It’s been 25 years since I first stepped onto African soil. I was a wide-eyed study-abroad student fortunate enough to be able to travel the globe for 100 days. Every country I visited, across three continents, brought indelible experiences that changed my worldview. Let’s be honest, though: The food was as mind-blowing as anything else.

This was especially true in both South Africa and Kenya, because while I tried new-to-me dishes in India and Vietnam and Japan, those cuisines were relatively familiar to my American palate. But African foods hadn’t—and still haven’t—been as widely exported to the United States as others, which is what made digging into braai (South African barbecue), bobotie (a minced-meat casserole), ugali (cornmeal mush), and irio (mashed potatoes with corn, peas, and greens) so revelatory for me.

In this month’s “Expanding The Palate,” associate food editor Ethan Pan may lead you to a similar epiphany—that is, if you aren’t already familiar with metro Denver’s long-standing African food scene. “Restaurants have come and gone over the decades,” Pan says, “but if you know to look for them, you can find local eateries that specialize in Ethiopian, Ghanaian, Moroccan, South African, Kenyan, Senegalese, and Sudanese cuisines, among others. Many, if not most, are run by immigrants, and all of them offer something delicious.”

I can attest that Pan is right. The meals I’ve had at Ras Kassa’s Ethiopian Restaurant, at Cafe Paprika, at Le French, and at several eateries that have since closed have always served flavors that take me back to my first experiences in Africa. I hope they’ll be memorable for you, too.

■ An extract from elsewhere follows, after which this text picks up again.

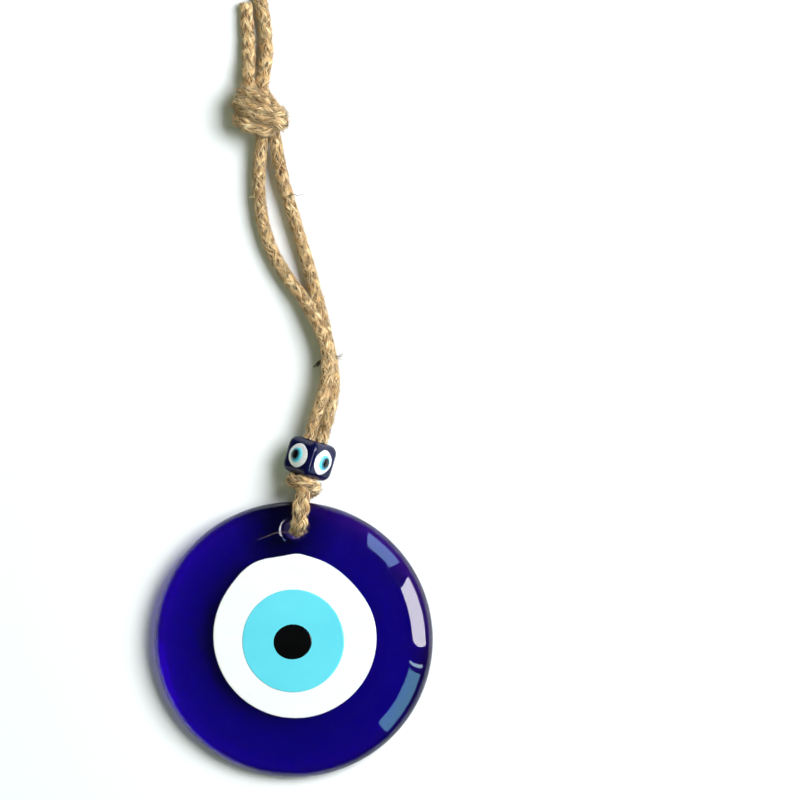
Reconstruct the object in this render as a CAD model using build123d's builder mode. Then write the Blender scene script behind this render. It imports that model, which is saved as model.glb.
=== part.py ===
"""Evil eye ornament: a glass eye disc hung on a doubled jute cord with a glass bead.

It lies face up on a surface. The origin is on that surface under the middle of
the disc, +Z up and +Y from the disc towards the cord. Millimetres.
"""

from build123d import *
from math import cos, pi, radians, sin, tan
import os

# Glass disc
DISC_D = 100.0
DISC_T = 9.0
DISC_TILT = 2.8  # degrees: the cord's back leg lies under the disc's top edge
BACK_EDGE_R = 3.0
SHOULDER_W = 10.0  # the front's rounded shoulder, across
SHOULDER_H = DISC_T - BACK_EDGE_R  # and deep
HOLE_AT = 40.1  # the hanging hole's centre from the disc's centre
HOLE_D = 8.6
HOLE_EDGE_R = 1.1

# Fused layers of the eye: centre, size, height above the disc's front, thickness
WHITE_AT = (0.6, 1.6)
WHITE_D = 59.3
BLUE_AT = (0.0, 0.1)
BLUE_D = 37.0
PUPIL_AT = (-0.2, -0.2)
PUPIL_W = 13.9
PUPIL_H = 12.7
LAYER_T = 1.8
LAYER_STEP = 0.25  # each layer stands this much above the one round it
LAYER_EDGE_R = 0.2

# Bead
BEAD = 13.3
BEAD_EDGE_R = 1.8
BEAD_BORE_D = 8.8
BEAD_BORE_EDGE = 0.3
BEAD_AT = (5.9, 65.3, 8.7)
BEAD_YAW = 17.0  # degrees clockwise from +Y
BEAD_ROLL = 38.5  # the right upper face's normal above level: near 45, so one edge is up
EYE_DOTS = {  # size, how far it stands out of the bead's face, offset outward
    "white": (9.0, 0.5, 0.0),
    "blue": (5.2, 0.8, 0.4),
    "pupil": (3.2, 1.0, 0.6),
}
EYE_SUNK = 0.5
EYE_EDGE_R = 0.15

# Cord
CORD_D = 4.0
CORD_R = CORD_D / 2
STRAND_PITCH = 4.1  # between the two strands' centres inside the bead

# The disc's own plane: its back's lowest point touches the surface
TILT = radians(DISC_TILT)
FLAT_BACK_R = DISC_D / 2 - BACK_EDGE_R
DISC_Z = FLAT_BACK_R * sin(TILT) + BACK_EDGE_R * (1 - cos(TILT))
disc_back = Plane(origin=(0, 0, DISC_Z), x_dir=(1, 0, 0), z_dir=(0, -sin(TILT), cos(TILT)))
disc_front = disc_back.offset(DISC_T)

os.makedirs("parts", exist_ok=True)


def save(piece, name):
    """Label a finished piece and write its STEP file."""
    piece.part.label = name
    export_step(piece.part, f"parts/{name}.step")


def layer_plane(step):
    """The top plane of a layer, step by step above the disc's front."""
    return disc_front.offset(step * LAYER_STEP)


# --- Glass disc: a poured slab with a pocket for the white layer ---------------
with BuildPart() as glass_disc:
    with BuildSketch(Plane(origin=disc_back.origin, x_dir=disc_back.x_dir, z_dir=-disc_back.y_dir)):
        with BuildLine():
            Line((0, 0), (FLAT_BACK_R, 0))
            RadiusArc((FLAT_BACK_R, 0), (DISC_D / 2, BACK_EDGE_R), -BACK_EDGE_R)
            EllipticalCenterArc(
                (DISC_D / 2 - SHOULDER_W, BACK_EDGE_R), SHOULDER_W, SHOULDER_H, 0, arc_size=90
            )
            Polyline((DISC_D / 2 - SHOULDER_W, DISC_T), (0, DISC_T), (0, 0))
        make_face()
    revolve(axis=Axis(disc_back.origin, disc_back.z_dir))
    with BuildSketch(disc_back):
        with Locations((0, HOLE_AT)):
            Circle(HOLE_D / 2)
    extrude(amount=DISC_T, mode=Mode.SUBTRACT)
    hole_edges = glass_disc.faces().filter_by(
        lambda f: f.geom_type == GeomType.CYLINDER and f.radius < HOLE_D
    ).edges().filter_by(GeomType.LINE, reverse=True)
    fillet(hole_edges, HOLE_EDGE_R)
    with BuildSketch(disc_front):
        with Locations(WHITE_AT):
            Circle(WHITE_D / 2)
    extrude(amount=-LAYER_T, mode=Mode.SUBTRACT)
save(glass_disc, "glass_disc")

# --- White layer, with a pocket for the light blue one -------------------------
with BuildPart() as white_layer:
    with BuildSketch(layer_plane(1)):
        with Locations(WHITE_AT):
            Circle(WHITE_D / 2)
    extrude(amount=-(LAYER_T + LAYER_STEP))
    fillet(white_layer.edges().group_by(Axis.Z)[-1], LAYER_EDGE_R)
    with BuildSketch(layer_plane(1)):
        with Locations(BLUE_AT):
            Circle(BLUE_D / 2)
    extrude(amount=-LAYER_T / 2, mode=Mode.SUBTRACT)
save(white_layer, "white_layer")

# --- Light blue layer, with a pocket for the pupil -----------------------------
with BuildPart() as light_blue_layer:
    with BuildSketch(layer_plane(2)):
        with Locations(BLUE_AT):
            Circle(BLUE_D / 2)
    extrude(amount=-(LAYER_T / 2 + LAYER_STEP))
    fillet(light_blue_layer.edges().group_by(Axis.Z)[-1], LAYER_EDGE_R)
    with BuildSketch(layer_plane(2)):
        with Locations(PUPIL_AT):
            Ellipse(PUPIL_W / 2, PUPIL_H / 2)
    extrude(amount=-LAYER_T / 4, mode=Mode.SUBTRACT)
save(light_blue_layer, "light_blue_layer")

# --- Pupil ---------------------------------------------------------------------
with BuildPart() as pupil:
    with BuildSketch(layer_plane(3)):
        with Locations(PUPIL_AT):
            Ellipse(PUPIL_W / 2, PUPIL_H / 2)
    extrude(amount=-(LAYER_T / 4 + LAYER_STEP))
save(pupil, "pupil")

# --- Bead: a rounded cube, one edge up, its bore along the cord ----------------
yaw = radians(BEAD_YAW)
along = Vector(sin(yaw), cos(yaw), 0)  # the bore's direction
across = Vector(cos(yaw), -sin(yaw), 0)
bead_mid = Vector(*BEAD_AT)
SIDE_FACES = 4


def bead_face(i):
    """The plane of side face i, its normal out of the bead, its y axis along the bore."""
    turn = radians(BEAD_ROLL + 90 * i)
    out = across * cos(turn) + Vector(0, 0, sin(turn))
    return Plane(origin=bead_mid + out * (BEAD / 2), x_dir=along.cross(out), z_dir=out)


with BuildPart() as bead_body:
    with BuildSketch(Plane(bead_mid, bead_face(0).z_dir, along).offset(-BEAD / 2)):
        Rectangle(BEAD, BEAD)
    extrude(amount=BEAD)
    fillet(bead_body.edges(), BEAD_EDGE_R)
    with BuildSketch(Plane(bead_mid, across, along).offset(-BEAD / 2)):
        Circle(BEAD_BORE_D / 2)
    extrude(amount=BEAD, mode=Mode.SUBTRACT)
    bore_edges = bead_body.edges().filter_by(
        lambda e: e.geom_type == GeomType.CIRCLE and abs(e.radius - BEAD_BORE_D / 2) < 0.01
    )
    fillet(bore_edges, BEAD_BORE_EDGE)
    for i in range(SIDE_FACES):
        with BuildSketch(bead_face(i)):
            Circle(EYE_DOTS["white"][0] / 2)
        extrude(amount=-EYE_SUNK, mode=Mode.SUBTRACT)
save(bead_body, "bead_body")

# --- The bead's eyes: a white dot, a light blue dot and a pupil on each face ----
for i in range(SIDE_FACES):
    base = -EYE_SUNK
    outward = 1 if i in (0, 3) else -1  # away from the bead's upper edge's middle
    for colour, (size, top, offset) in EYE_DOTS.items():
        with BuildPart() as dot:
            with BuildSketch(bead_face(i).offset(base)):
                with Locations((offset * outward, 0)):
                    Circle(size / 2)
            extrude(amount=top - base)
            rim = dot.edges().filter_by(GeomType.CIRCLE).sort_by_distance(bead_mid)[-1]
            fillet(rim, EYE_EDGE_R)
        save(dot, f"bead_eye_{colour}_{i + 1}")
        base = top


# --- Cord: tubes along straight runs joined by tangent arcs --------------------
def cord_tube(name, points):
    """Sweep the cord's section along a route with the largest arcs its runs allow."""
    route = [Vector(*p) for p in points]
    radii = []
    for before, here, after in zip(route, route[1:], route[2:]):
        turn = (here - before).get_angle(after - here)
        shorter = min((here - before).length, (after - here).length)
        radii.append(0.45 * shorter / tan(radians(turn) / 2))
    with BuildPart() as tube:
        with BuildLine() as path:
            FilletPolyline(*route, radius=radii)
        start = path.line @ 0
        with BuildSketch(Plane(origin=start, z_dir=path.line % 0)):
            Circle(CORD_R)
        sweep(path=path.line)
    length = sum(edge.length for edge in path.edges())
    ratio = tube.part.volume / (pi * CORD_R**2 * length)
    tight = min(radii)
    print(f"{name}: length {length:.1f}, volume ratio {ratio:.4f}, tightest radius {tight:.1f}")
    print("   radii", [round(r, 1) for r in radii])
    save(tube, name)


def in_bead(t, side):
    """A point t along the bore from the bead's middle, on one strand's centre line."""
    p = bead_mid + along * t + across * (side * STRAND_PITCH / 2)
    return (p.X, p.Y, p.Z)


# The loop: down over the disc's edge, through the hole and back under the edge
LOOP = [
    (3.4, 53.6, 11.4),
    (3.2, 51.0, 14.6),
    (2.7, 46.6, 16.3),
    (2.2, 42.0, 16.0),
    (1.7, 39.8, 12.6),
    (1.6, 39.5, 8.4),
    (1.7, 39.9, 4.4),
    (2.1, 42.6, 2.1),
    (2.7, 46.8, 2.05),
    (3.1, 51.2, 2.5),
    (3.3, 53.8, 5.2),
]
cord_tube("cord_loop", LOOP)

# The left run: lies on top of the right one where they meet, then bows out left
LEFT_RUN = [
    in_bead(-8.5, -1),
    in_bead(17.0, -1),
    (11.3, 89.8, 8.2),
    (12.4, 97.6, 6.8),
    (12.2, 105.0, 6.5),
    (9.4, 112.6, 6.2),
    (6.1, 119.0, 4.6),
    (2.3, 124.8, 2.6),
    (-2.2, 130.6, 2.0),
    (-6.4, 137.2, 2.1),
    (-9.6, 144.4, 2.1),
    (-11.6, 152.4, 2.0),
    (-12.6, 160.8, 2.2),
    (-12.6, 169.2, 3.1),
    (-11.9, 176.8, 4.6),
    (-11.0, 183.4, 5.6),
]
cord_tube("left_run", LEFT_RUN)

# The right run: stays nearly straight on the surface
RIGHT_RUN = [
    in_bead(-8.5, 1),
    in_bead(17.0, 1),
    (14.5, 89.6, 4.5),
    (14.2, 97.4, 2.3),
    (12.6, 105.2, 2.05),
    (10.6, 114.6, 2.0),
    (7.9, 125.2, 2.1),
    (4.9, 136.2, 2.0),
    (1.7, 147.2, 2.1),
    (-1.9, 158.6, 2.2),
    (-4.6, 168.4, 3.0),
    (-6.0, 176.4, 4.4),
    (-6.7, 183.4, 5.6),
]
cord_tube("right_run", RIGHT_RUN)

# The left tail: short, with a cut end
LEFT_TAIL = [
    (-16.0, 197.0, 6.0),
    (-16.3, 203.2, 5.2),
    (-16.2, 209.6, 3.4),
    (-16.4, 216.4, 2.3),
    (-16.9, 223.2, 2.0),
    (-17.2, 229.4, 2.1),
]
cord_tube("left_tail", LEFT_TAIL)

# The right tail: longer, and curls gently to the left
RIGHT_TAIL = [
    (-11.6, 196.6, 6.0),
    (-10.9, 202.8, 5.4),
    (-9.8, 210.0, 3.6),
    (-9.9, 218.2, 2.3),
    (-11.2, 226.8, 2.0),
    (-13.0, 235.6, 2.1),
    (-15.2, 244.6, 2.0),
    (-17.2, 253.8, 2.1),
    (-18.9, 263.2, 2.0),
    (-19.8, 272.4, 2.1),
]
cord_tube("right_tail", RIGHT_TAIL)

# --- Knots: closed solids of the knots' outer shapes ---------------------------
LOWER_KNOT_AT = (3.8, 55.5, 8.4)
LOWER_KNOT = (10.6, 6.2, 10.4)  # across, along the cord, thick
UPPER_KNOT_TOP = 10.4
UPPER_KNOT = [  # each lump of the knot: middle, width, length
    ((-9.6, 189.8), 15.0, 15.4),
    ((-15.2, 192.6), 12.0, 12.4),
]

with BuildPart() as lower_knot:
    with BuildSketch(Plane(origin=LOWER_KNOT_AT, x_dir=across, z_dir=along).offset(-LOWER_KNOT[1] / 2)):
        Ellipse(LOWER_KNOT[0] / 2, LOWER_KNOT[2] / 2)
    extrude(amount=LOWER_KNOT[1])
    fillet(lower_knot.edges(), LOWER_KNOT[1] * 0.42)
save(lower_knot, "lower_knot")

with BuildPart() as upper_knot:
    with BuildSketch(Plane.XY):
        for middle, width, length in UPPER_KNOT:
            with Locations(middle):
                Ellipse(width / 2, length / 2)
    extrude(amount=UPPER_KNOT_TOP)
    fillet(upper_knot.edges().group_by(Axis.Z)[0], 2.5)
    fillet(upper_knot.edges().group_by(Axis.Z)[-1], 4.0)
save(upper_knot, "upper_knot")
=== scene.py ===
"""Evil eye ornament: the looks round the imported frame. Metres, the frame's own axes."""

import math

import bpy
import numpy as np
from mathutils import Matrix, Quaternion, Vector


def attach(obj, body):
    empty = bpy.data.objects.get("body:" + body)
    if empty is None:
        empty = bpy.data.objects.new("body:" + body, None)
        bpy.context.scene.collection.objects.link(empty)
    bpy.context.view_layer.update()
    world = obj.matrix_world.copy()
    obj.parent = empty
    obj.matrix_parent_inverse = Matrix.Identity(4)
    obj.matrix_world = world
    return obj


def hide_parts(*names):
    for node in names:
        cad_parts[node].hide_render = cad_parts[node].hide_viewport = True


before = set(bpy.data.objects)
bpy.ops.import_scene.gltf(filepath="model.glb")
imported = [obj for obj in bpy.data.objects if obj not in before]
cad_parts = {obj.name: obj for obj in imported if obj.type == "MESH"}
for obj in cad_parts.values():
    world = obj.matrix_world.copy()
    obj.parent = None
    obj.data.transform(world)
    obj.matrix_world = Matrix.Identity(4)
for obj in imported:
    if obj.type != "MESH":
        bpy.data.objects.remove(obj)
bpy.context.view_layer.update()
MM = 0.001


# ------------------------------------------------------------------ camera
VIEW_WIDTH = 0.2888  # what the view spans, across, at VIEW_Z
VIEW_MIDDLE = (0.0384, 0.0864)
VIEW_Z = 0.0055  # about the disc's mid-height
CAMERA_UP = 2.2  # from VIEW_Z to the camera
SENSOR = 36.0


def make_camera():
    data = bpy.data.cameras.new("camera")
    data.sensor_width = SENSOR
    data.lens = SENSOR * CAMERA_UP / VIEW_WIDTH
    camera = bpy.data.objects.new("camera", data)
    camera.location = (*VIEW_MIDDLE, VIEW_Z + CAMERA_UP)
    bpy.context.collection.objects.link(camera)
    bpy.context.scene.camera = camera


make_camera()
bpy.context.scene.view_settings.view_transform = "Standard"


# ------------------------------------------------------------------ mesh helpers
def enclosed(points, faces):
    """The volume that the faces close in: less than zero where they face inwards."""
    points = np.asarray(points, float)
    total = 0.0
    for size in sorted({len(f) for f in faces}):
        corner = points[np.array([f for f in faces if len(f) == size])]
        for k in range(1, size - 1):
            total += np.einsum("ij,ij->", corner[:, 0], np.cross(corner[:, k], corner[:, k + 1]))
    return total / 6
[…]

Illustration by Arthur Mount

Robert Sanchez
Senior Staff Writer

Senior staff writer Robert Sanchez might kindly be described as baseball-obsessed: He has tens of thousands of baseball cards in his collection, has played in fantasy leagues for the past 30 years, and once was the Little League teammate of Hall of Famer Roy Halladay. So when a parent at one of his daughter’s swim meets mentioned that she was the first general manager of a professional women’s baseball team called the Colorado Silver Bullets three decades ago, Sanchez was determined to chase down the story. Over the past several months, he reached out to former players, who in turn connected him with even more sources for “The Girls Of Summer.” “For a baseball fan like myself, that was heaven,” Sanchez says. He heard countless unforgettable anecdotes, not all of which he was able to include. For instance, one former player has since been diagnosed with cancer and underwent a mastectomy; her doctor recommended she limit movement, but she was determined to throw batting practice to her son’s team the week after her procedure. Sanchez’s biggest takeaway from his reporting? “Baseball is for everyone. That, and these are some badass women,” he says. Sanchez also has a request for 5280’s readers: If you have a Colorado Silver Bullets hat from 1994, he’d like to buy it and wear it with pride.